#### Data lines:
-*-*-

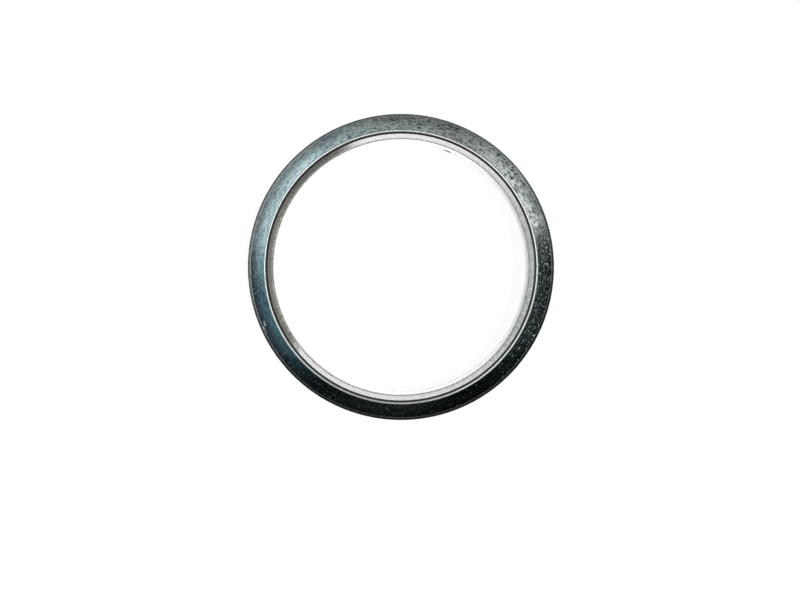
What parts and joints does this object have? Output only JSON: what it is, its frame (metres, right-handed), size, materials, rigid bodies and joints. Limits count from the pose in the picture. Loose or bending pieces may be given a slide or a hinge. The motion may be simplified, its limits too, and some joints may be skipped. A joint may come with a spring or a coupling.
{
  "type": "ring joint gasket",
  "caption": "Flat steel seal ring turned in one piece, with a lapped upper face, chamfered edges and a stepped bore that is wider above a narrow ledge.",
  "frame": {"origin": "centre of the flat base, on the ring's axis", "axes": "+Z along the ring's axis, out of the upper face; +X and +Y across the ring"},
  "size_m": [0.073, 0.073, 0.0105],
  "materials": {
    "ring_steel": "turned bore and outside, upper face ground and polished round the ring, fine scratches"
  },
  "bodies": {
    "root": {"gasket_ring": "ring_steel"}
  },
  "joints": []
}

-*-*-

#### What this task involves:
Output the lines above verbatim and in full.

#### Response for this exercise:
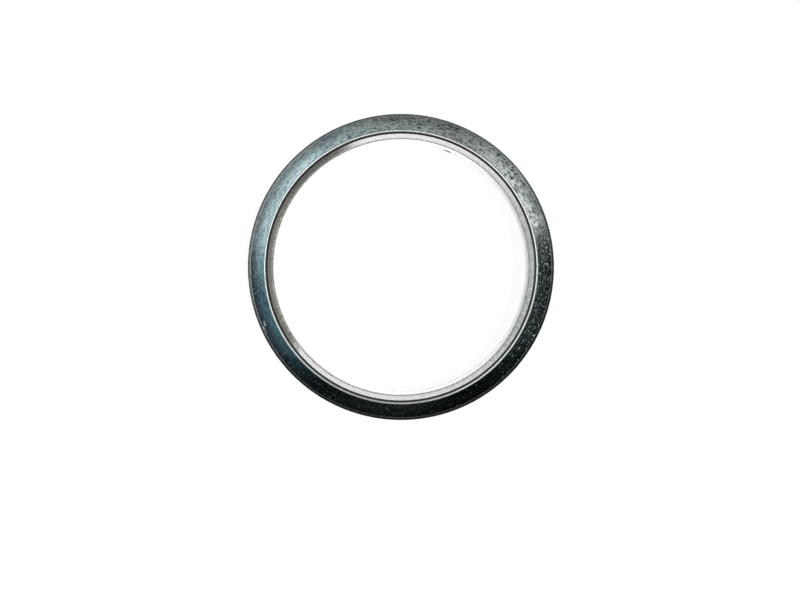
What parts and joints does this object have? Output only JSON: what it is, its frame (metres, right-handed), size, materials, rigid bodies and joints. Limits count from the pose in the picture. Loose or bending pieces may be given a slide or a hinge. The motion may be simplified, its limits too, and some joints may be skipped. A joint may come with a spring or a coupling.
{
  "type": "ring joint gasket",
  "caption": "Flat steel seal ring turned in one piece, with a lapped upper face, chamfered edges and a stepped bore that is wider above a narrow ledge.",
  "frame": {"origin": "centre of the flat base, on the ring's axis", "axes": "+Z along the ring's axis, out of the upper face; +X and +Y across the ring"},
  "size_m": [0.073, 0.073, 0.0105],
  "materials": {
    "ring_steel": "turned bore and outside, upper face ground and polished round the ring, fine scratches"
  },
  "bodies": {
    "root": {"gasket_ring": "ring_steel"}
  },
  "joints": []
}